16 de abril de 2008

Urban Gardens

Não foi há muto tempo, nem há pouco. Mas naquele dia escreveu um poema. Não era um poema extraordinário, nem ela era brilhante nisso. Nem o era a tirar fotografias, embora gostasse muito de fotografias. Era contudo extraordinária no gosto que tinha pela vida; passava horas a imaginar formas de tirar da vida o que esta tinha para dar, como um fósforo, que se acende e depois volteia na mão com cautela para permitir que se queimem as duas extremidades. Não, não era uma criadora, apenas buscava o intenso, percorrendo sempre o perímetro exterior do limite do razoável, perseguindo se necessário a própria sombra. Tinha uma lucidez extrema, um gosto apurado e uma infinita capacidade de análise que a esgotavam e consumiam nos repetidos momentos em que se entregava à categorização sistemática das suas observações. Atravessava então, quando o fazia, aquela linha do razoável.
De modo que a poesia constituía por vezes o seu abrigo, senão mesmo o único abrigo que lhe permitia fugir da realidade intensa e dolorosa do mundo. Afligia-a a vitória do bem, o bem tinha de vencer sempre.
Naquele dia escreveu um poema. Fê-lo numa folha de papel colorido arrancada de um bloco de notas com argolas em espiral da Tate Modern que me entregou fazendo-o serpentear entre os pratos, talheres e chávenas dispostos sobre a toalha de linho branco que cobria a mesa da esplanada onde tomavamos o café matinal. Tirou-me uma fotografia enquanto eu lia o que escrevera. Quando terminei, recordo-me que nesse preciso instante senti necessidade de me levantar da mesa contornando-a, e beijei-a porque fui invadido por uma imensa ternura. Abracei-a. E senti então a plenitude da felicidade imensa que no momento me invadiu. Experimentei a mesma sensação há pouco tempo, enquanto contemplava uma pintura de David Alfaro Siqueiros numa galeria em Berlim. Dobrei e guardei o papel colorido como um tesouro que li e reli vezes sem conta nos dias e anos que se seguiram, até que o perdi sem que me conseguisse recordar onde. Já não me lembro do que dizia, chegam-me hoje, apenas, os três primeiros versos:
.
os nossos pensamentos,
nada mais existe para nós
senão este estado exprimível por quatro letras

2 comentários:

Anónimo disse...

A memória é lenta a depurar o essencial. Enleia-nos em redes pquenas e malhas grandes e às vezes a memória é a turbulência das perdas, ou os reencontros que pensávamos não desejar.
Guardamos fragmentos, e quem não os guarda não tem a densidade destas algas agarrados aos pés.
Talvez nos tagam o sabor do mel melancólico,mas também quem ama apenas os seres felizes?

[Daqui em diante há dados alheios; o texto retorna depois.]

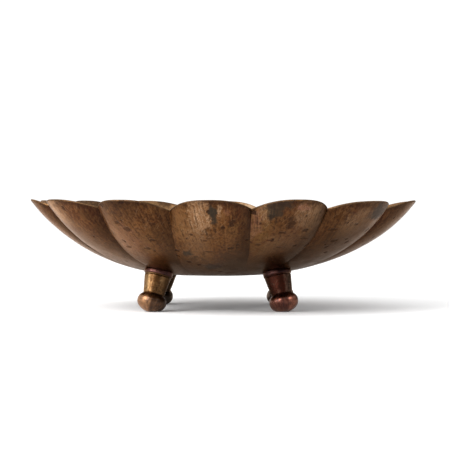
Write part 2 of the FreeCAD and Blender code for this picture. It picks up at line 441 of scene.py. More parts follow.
class Leg:
    """A leg's own frame, +Z up the leg from its ball's centre, and the heights in it."""

    def __init__(self, name, foot, number):
        self.name = name
        self.number = number
        self.matrix = leg_matrix(foot)
        crown = crown_round()
        self.seat = math.sqrt(crown ** 2 - STEM_FOOT_RADIUS ** 2) - (crown - BALL_HALF_HEIGHT)
        self.dish_face = dish_height(self.matrix, 0, 0, 0)
        self.stem_top = self.dish_face - COLLAR_HEIGHT
        self.washer_low = self.dish_face + WALL + SEAL_THICKNESS
        self.head_seat = self.washer_low + WASHER_THICKNESS

    def finish(self, piece, node, slot, material):
        finish_piece(piece, self.name + "_" + node, material)


def build_foot(leg, material):
    """Ball foot with a blind hole for the screw, rubbed flat where it stands."""
    seat_angle = math.degrees(math.acos(STEM_FOOT_RADIUS / crown_round()))
    sweep = (seat_angle + 90) / BALL_STEPS
    hole_end = leg.seat - THREAD_IN_BALL - BLIND_END
    outline = [(0, hole_end), (SCREW_RADIUS, hole_end), (SCREW_RADIUS, leg.seat)]
    outline += [(STEM_FOOT_RADIUS - 0.3 * MM, leg.seat)]
    outline += [ball_radius_height(seat_angle - sweep * k) for k in range(BALL_STEPS)]
    outline += [(0, -BALL_HALF_HEIGHT)]
    ball = lathe(leg.name + "_foot", outline, closed=False)
    roughen(ball, 0.10 * MM, 6 * MM, leg.number)
    ball.data.transform(leg.matrix)
    wear_flat(ball)
    leg.finish(ball, "ball_foot", "foot_copper_brass", material)


def build_stem(leg, material):
    """A long taper with a small cove under the collar."""
    low = leg.seat
    top = leg.stem_top
    taper = []
    for k in range(TAPER_STEPS + 1):
        t = k / TAPER_STEPS
        radius = STEM_FOOT_RADIUS + (STEM_TOP_RADIUS - 0.25 * MM - STEM_FOOT_RADIUS) * t ** 0.9
        taper.append((radius, low + 0.15 * MM + (top - low - 1.1 * MM) * t))
    outline = [(CLEARANCE_RADIUS, low), (STEM_FOOT_RADIUS - 0.2 * MM, low)] + taper
    outline += [(STEM_TOP_RADIUS - 0.65 * MM, top - 0.72 * MM),
                (STEM_TOP_RADIUS - 0.75 * MM, top - 0.5 * MM),
                (STEM_TOP_RADIUS - 0.6 * MM, top - 0.25 * MM),
                (STEM_TOP_RADIUS - 0.35 * MM, top),
                (CLEARANCE_RADIUS, top)]
    outline += along((CLEARANCE_RADIUS, top), (CLEARANCE_RADIUS, low), 3)[1:]
    stem = lathe(leg.name + "_leg", outline)
    roughen(stem, 0.08 * MM, 7 * MM, leg.number + 4)
    stem.data.transform(leg.matrix)
    leg.finish(stem, "stem", "stem_brass", material)


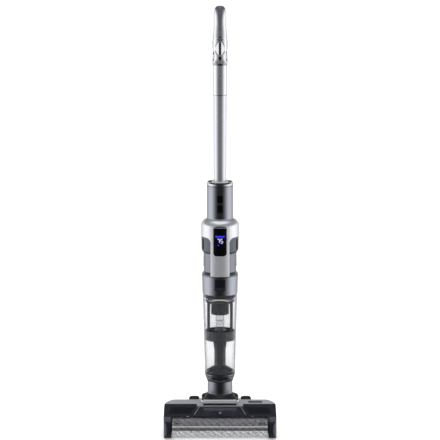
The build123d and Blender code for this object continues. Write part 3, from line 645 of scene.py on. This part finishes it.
tankPlan = dict(
    filterRadius=23.0, ribs=36, capUp=30.5, capTall=29.5,       # ribbed cap, and its height above the filter's foot
    cupRadius=37.9, guideRadius=11.5,                           # clear cup above it, and the float's clear guide
    basketTall=24, basketRadius=39.5, columnX=29.5,             # strainer basket and its two columns
    holeRows=6, holePitch=4.1, holeRise=3.4, holeReach=22,      # sieve holes
    funnelRibs=24, funnelTall=23,
)


def tankInsides():
    filterLow, filterHigh = lowCorner("tank_filter").z / mm, highCorner("tank_filter").z / mm
    capLow = filterLow + tankPlan["capUp"]
    capHigh = capLow + tankPlan["capTall"]
    # black ribbed filter cap
    bm = bmesh.new()
    radius = tankPlan["filterRadius"] * mm
    bmesh.ops.create_cone(bm, cap_ends=True, segments=4 * tankPlan["ribs"], radius1=radius, radius2=radius,
                          depth=(capHigh - capLow) * mm,
                          matrix=Matrix.Translation((0, stickY, (capLow + capHigh) / 2 * mm)))
    for vert in bm.verts:
        angle = math.atan2(vert.co.y - stickY, vert.co.x)
        slot = round(angle / (2 * math.pi) * 4 * tankPlan["ribs"]) % 4
        shrink = 0.95 if slot in (0, 1) else 1.0
        vert.co.x *= shrink
        vert.co.y = stickY + (vert.co.y - stickY) * shrink
    cap = finishPiece("ribbedFilterCap", bm, "tank_filter", finish["innerBlack"], smoothAngle=25)
    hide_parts("tank_filter")
    ring("filterCapFoot", [(0.5, capLow - 0.2), (21.5, capLow - 0.2), (23.3, capLow + 1.4), (23.3, capLow + 3),
                           (21, capLow + 3), (0.5, capLow + 3)], "tank_filter", finish["black"])
    cup = tankPlan["cupRadius"]
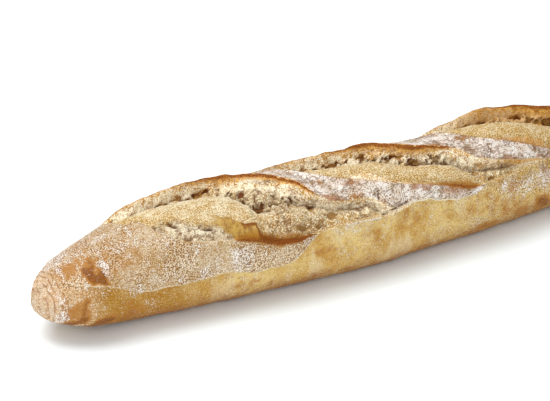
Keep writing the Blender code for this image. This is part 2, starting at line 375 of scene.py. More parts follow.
def crevice(level):
    """Depth of an open crack at a distance from its middle."""
    return CREVICE_DEPTH * np.exp(-((level / CREVICE_WIDTH) ** 2))


def opened_profile(index, ear, rim, upper_share, from_upper, from_lower):
    """The smooth inside of a score: the ear's wall down to the crease, then the bulge up to the lip.

    Returns its lift, the wall's width, the share of the way down it and of the way over the bulge.
    """
    opening = from_upper + from_lower
    widest = along(FIRST_WALL, upper_share) if index == 0 else WALL_WIDTH
    wall = np.minimum(widest, (FIRST_WALL_SHARE if index == 0 else WALL_SHARE) * opening) + 1e-6
    crease = CREASE_DEPTH * smooth(2, 14, opening)
    down = np.clip(from_upper / wall, 0, 1)
    across = np.clip((from_upper - wall) / (opening - wall + 1e-6), 0, 1)
    wall_lift = ear - (ear + crease) * down**0.8
    bulge = BULGE_HEIGHT * smooth(8, 34, opening) * np.sin(np.pi * across) ** 0.8
    bulge_lift = bulge - crease * (1 - across) ** 3 - GROOVE_DEPTH * across**6
    lift = np.where(down < 1, wall_lift, bulge_lift)
    return lift + (rim - lift) * smooth(LIP_WALL, 0, from_lower), wall, down, across


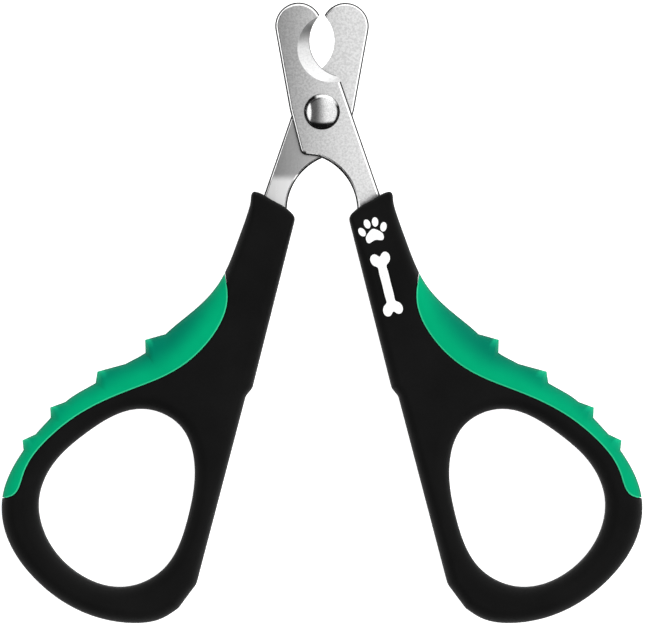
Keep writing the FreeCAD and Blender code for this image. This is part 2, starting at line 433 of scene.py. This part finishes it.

É por isso que eu gosto de ti, preciso das tuas palavras para saber que há códigos que não me são estranhos. Neste hospital em que agora estou, também tenho vários papéis no bolso, para não naufragar. T

Anónimo disse...

Também gostava de recordar bons momentos. Mas não tenho o que recordar. Acho que existiram, mas foram apagados juntamente com tudo o resto. Um fardo demasiado pesado para carregar e que serviu apenas para me fazer quem sou hoje. Não sou grande coisa - velha, feia e gorda :), mas sou qualquer coisa.

...

T,
estás mesmo num hospital ou isso é uma maneira de querer dizer qualquer outra coisa?
Desculpa, mas tenho que fazer estas perguntas estúpidas. Vocês nunca dizem nada preto no branco.

Se for mesmo um hospital a sério (daqueles com uma cruz vermelha e tudo), espero que não seja nada de muito sério e desejo-te rápidas melhoras. Vai dando notícias.